Current Audio-driven human animation faces have three critical problems like- maintaining character consistency in dynamic videos, achieving precise emotion alignment between audio and visuals, and enabling multi-character dialogue scenes. HunyuanVideo-Avatar delivers dynamic, emotionally accurate, multi-character dialogue videos that solve these exact challenges through advanced multimodal diffusion architecture.
This is applicable in wide platforms like Online-Gaming Streaming, E-Commerce product promotion, social media video generation, Video editing etc.

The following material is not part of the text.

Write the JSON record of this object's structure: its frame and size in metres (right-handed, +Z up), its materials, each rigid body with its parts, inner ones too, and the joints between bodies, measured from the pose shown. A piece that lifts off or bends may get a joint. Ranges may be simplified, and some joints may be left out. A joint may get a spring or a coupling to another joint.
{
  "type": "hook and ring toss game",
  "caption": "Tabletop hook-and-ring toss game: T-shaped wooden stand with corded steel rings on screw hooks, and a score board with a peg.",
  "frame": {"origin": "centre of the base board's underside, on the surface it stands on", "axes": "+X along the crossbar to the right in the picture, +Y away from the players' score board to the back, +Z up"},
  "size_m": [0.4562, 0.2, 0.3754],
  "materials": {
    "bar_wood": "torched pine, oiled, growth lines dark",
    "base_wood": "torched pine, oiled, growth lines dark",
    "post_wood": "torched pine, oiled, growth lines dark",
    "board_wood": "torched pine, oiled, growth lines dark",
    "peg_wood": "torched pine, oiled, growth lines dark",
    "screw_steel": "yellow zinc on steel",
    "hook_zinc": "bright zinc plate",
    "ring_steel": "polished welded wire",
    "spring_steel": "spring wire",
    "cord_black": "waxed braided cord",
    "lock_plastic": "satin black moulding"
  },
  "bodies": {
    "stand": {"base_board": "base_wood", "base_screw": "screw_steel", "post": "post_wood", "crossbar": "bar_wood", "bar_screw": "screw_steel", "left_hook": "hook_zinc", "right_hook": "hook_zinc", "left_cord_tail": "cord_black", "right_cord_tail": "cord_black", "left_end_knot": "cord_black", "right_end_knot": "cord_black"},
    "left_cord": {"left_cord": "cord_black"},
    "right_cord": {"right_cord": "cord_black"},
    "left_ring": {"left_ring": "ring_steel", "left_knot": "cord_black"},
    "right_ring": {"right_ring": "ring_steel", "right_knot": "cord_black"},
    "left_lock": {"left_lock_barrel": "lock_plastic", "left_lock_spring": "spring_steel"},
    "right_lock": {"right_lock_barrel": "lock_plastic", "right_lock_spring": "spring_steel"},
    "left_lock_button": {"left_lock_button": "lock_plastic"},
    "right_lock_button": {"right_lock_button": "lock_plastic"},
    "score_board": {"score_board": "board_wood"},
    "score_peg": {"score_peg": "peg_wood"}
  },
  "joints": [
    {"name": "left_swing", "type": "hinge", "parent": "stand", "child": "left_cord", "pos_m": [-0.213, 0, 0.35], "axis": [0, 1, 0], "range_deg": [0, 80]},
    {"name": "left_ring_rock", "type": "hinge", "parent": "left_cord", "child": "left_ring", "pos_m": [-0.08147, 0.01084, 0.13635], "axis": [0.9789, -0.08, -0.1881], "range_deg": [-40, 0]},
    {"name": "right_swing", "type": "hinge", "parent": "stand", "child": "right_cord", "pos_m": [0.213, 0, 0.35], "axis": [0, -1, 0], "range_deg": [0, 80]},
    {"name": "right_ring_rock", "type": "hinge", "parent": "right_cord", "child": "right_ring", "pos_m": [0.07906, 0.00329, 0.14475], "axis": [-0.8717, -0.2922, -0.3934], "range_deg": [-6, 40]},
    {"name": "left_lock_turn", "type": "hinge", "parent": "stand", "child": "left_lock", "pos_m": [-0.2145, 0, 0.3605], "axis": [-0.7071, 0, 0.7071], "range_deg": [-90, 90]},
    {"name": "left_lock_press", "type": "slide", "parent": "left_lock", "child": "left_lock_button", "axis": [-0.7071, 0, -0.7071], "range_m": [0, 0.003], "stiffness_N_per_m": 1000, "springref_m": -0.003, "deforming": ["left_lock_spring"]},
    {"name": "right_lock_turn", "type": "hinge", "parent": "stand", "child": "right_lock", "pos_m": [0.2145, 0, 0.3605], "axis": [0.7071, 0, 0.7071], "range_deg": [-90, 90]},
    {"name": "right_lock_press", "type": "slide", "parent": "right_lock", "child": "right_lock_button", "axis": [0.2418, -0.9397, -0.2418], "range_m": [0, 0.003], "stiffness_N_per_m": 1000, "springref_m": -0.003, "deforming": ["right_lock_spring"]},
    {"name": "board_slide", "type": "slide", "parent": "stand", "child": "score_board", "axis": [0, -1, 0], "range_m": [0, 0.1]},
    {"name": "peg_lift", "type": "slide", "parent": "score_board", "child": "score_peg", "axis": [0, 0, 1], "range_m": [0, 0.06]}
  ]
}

Tencent's research team identified that traditional methods fail due to condition mismatches between training and inference, poor emotional transfer mechanisms, and inability to handle multiple characters independently. You can access their findings on their research paper.
This breakthrough represents a significant leap forward in audio-driven animation. By addressing the fundamental issues that plagued previous methods, HunyuanVideo-Avatar doesn't just incrementally improve existing technology and it redefines what's possible in realistic avatar generation for dynamic, immersive scenarios.
Installation:
1. You need to have
ComfyUI installed on your system. If done already , then update it from the Manager to avoid any errors.

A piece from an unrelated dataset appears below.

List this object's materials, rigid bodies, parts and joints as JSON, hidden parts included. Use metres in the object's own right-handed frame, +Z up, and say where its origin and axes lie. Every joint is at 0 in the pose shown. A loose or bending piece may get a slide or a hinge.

The minimum GPU memory required is 24GB with 96 GB system ram for video generation having 704px768px129 resolution. You can use quantized GGUF variant if your VRAM and system ram is not supported.
2. Move inside "ComfyUI/custom_nodes" folder. Now, install HunyuanVideo Avatar custom nodes using the following command:
git clone https://github.com/Yuan-ManX/ComfyUI-HunyuanVideo-Avatar.git
3. Install the required dependencies:
cd ComfyUI-HunyuanVideo-Avatar
pip install -r requirements.txt
4. Download hunyuanvideo avatar from Hugging Face repository.

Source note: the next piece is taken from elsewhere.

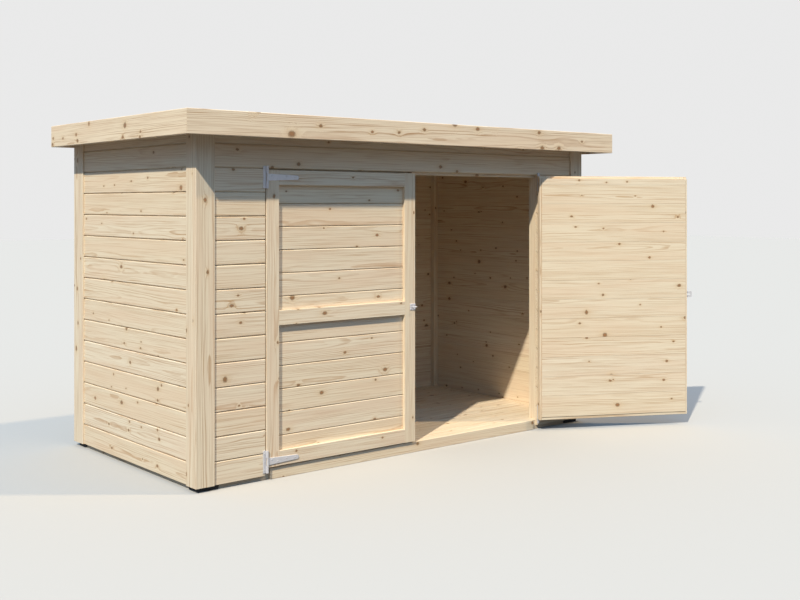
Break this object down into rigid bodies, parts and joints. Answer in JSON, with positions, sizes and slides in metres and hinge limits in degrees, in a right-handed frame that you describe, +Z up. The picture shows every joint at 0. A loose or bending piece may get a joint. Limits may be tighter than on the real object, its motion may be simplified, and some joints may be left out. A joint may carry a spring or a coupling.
{
  "type": "bike shelter",
  "caption": "Low timber bike shelter with boarded walls, a floor, a mono-pitch roof inside a level fascia, and hinged double doors with a hasp.",
  "frame": {"origin": "on the ground under the middle of the floor, on the underside of the middle floor joist", "axes": "+X along the front to the right, +Y from the door side to the back, +Z up"},
  "size_m": [2.7931, 1.5707, 1.5],
  "materials": {
    "wall_boards": "planed untreated spruce",
    "trim_timber": "planed untreated spruce",
    "door_timber": "planed untreated spruce",
    "fascia_timber": "planed untreated spruce",
    "floor_timber": "planed untreated spruce",
    "stud_timber": "planed untreated spruce",
    "roof_timber": "sawn untreated spruce",
    "roof_felt": "matt mineral roofing felt",
    "pads": "matt",
    "zinc_steel": "galvanised"
  },
  "bodies": {
    "shelter": {"corner_posts": "stud_timber", "front_plate": "stud_timber", "back_plate": "stud_timber", "jamb_studs": "stud_timber", "door_lintel": "stud_timber", "back_wall_studs": "stud_timber", "front_sill": "floor_timber", "back_sill": "floor_timber", "side_sills": "floor_timber", "floor_joists": "floor_timber", "floor_deck": "floor_timber", "left_wall_cladding": "wall_boards", "right_wall_cladding": "wall_boards", "front_left_cladding": "wall_boards", "front_right_cladding": "wall_boards", "header_cladding": "wall_boards", "back_wall_cladding": "wall_boards", "front_trims": "trim_timber", "front_side_trims": "trim_timber", "back_side_trims": "trim_timber", "back_trims": "trim_timber", "roof_joists": "roof_timber", "roof_deck": "roof_timber", "front_fascia": "fascia_timber", "left_fascia": "fascia_timber", "right_fascia": "fascia_timber", "back_roof_board": "fascia_timber", "roof_felt": "roof_felt", "corner_pads": "pads", "hinge_plates": "zinc_steel"},
    "left_door": {"left_door_boards": "door_timber", "left_door_hinge_stile": "door_timber", "left_door_lock_stile": "door_timber", "left_door_bottom_rail": "door_timber", "left_door_mid_rail": "door_timber", "left_door_top_rail": "door_timber", "left_hinge_straps": "zinc_steel", "left_door_staple": "zinc_steel"},
    "right_door": {"right_door_boards": "door_timber", "right_door_hinge_stile": "door_timber", "right_door_lock_stile": "door_timber", "right_door_bottom_rail": "door_timber", "right_door_mid_rail": "door_timber", "right_door_top_rail": "door_timber", "right_hinge_straps": "zinc_steel", "right_hasp_base": "zinc_steel"},
    "hasp_leaf": {"right_hasp_leaf": "zinc_steel"}
  },
  "joints": [
    {"name": "left_door_hinge", "type": "hinge", "parent": "shelter", "child": "left_door", "pos_m": [-0.805, -0.5795, 0.665], "axis": [0, 0, 1], "range_deg": [-170, 0]},
    {"name": "right_door_hinge", "type": "hinge", "parent": "shelter", "child": "right_door", "pos_m": [0.805, -0.5795, 0.665], "axis": [0, 0, 1], "range_deg": [-152.5, 17.5]},
    {"name": "hasp_hinge", "type": "hinge", "parent": "right_door", "child": "hasp_leaf", "pos_m": [1.50396, -0.94336, 0.668], "axis": [0, 0, 1], "range_deg": [0, 170]}
  ]
}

python -m pip install "huggingface_hub[cli]"
cd HunyuanVideo-Avatar/weights
huggingface-cli download tencent/HunyuanVideo-Avatar --local-dir ./
All the models and files get automatically stored into "ComfyUI/models/HunyuanVideo-Avatar/weights" folder. This takes a lot of time as the model sizes are huge.
5. Restart ComfyUI to take effect.
Quantized variant:
You can use the quantized GGUF variant of HunyuanVideo Avatar if your VRAM is not supported.
2. Download any of the
HunyuanVideo avatar GGUF model (ranges from Q2 to Q8) from Hugging face and save the model into "
ComfyUI/models/unet" folder. Clip vision into "
ComfyUI/models/clip_vision", Text encoder into "
ComfyUI/models/text_encoders" and VAE into "
ComfyUI/models/vae" folder.
Here, relative and detailed prompting is more important. For multi character you need to prompt accordingly and it will detect automatically.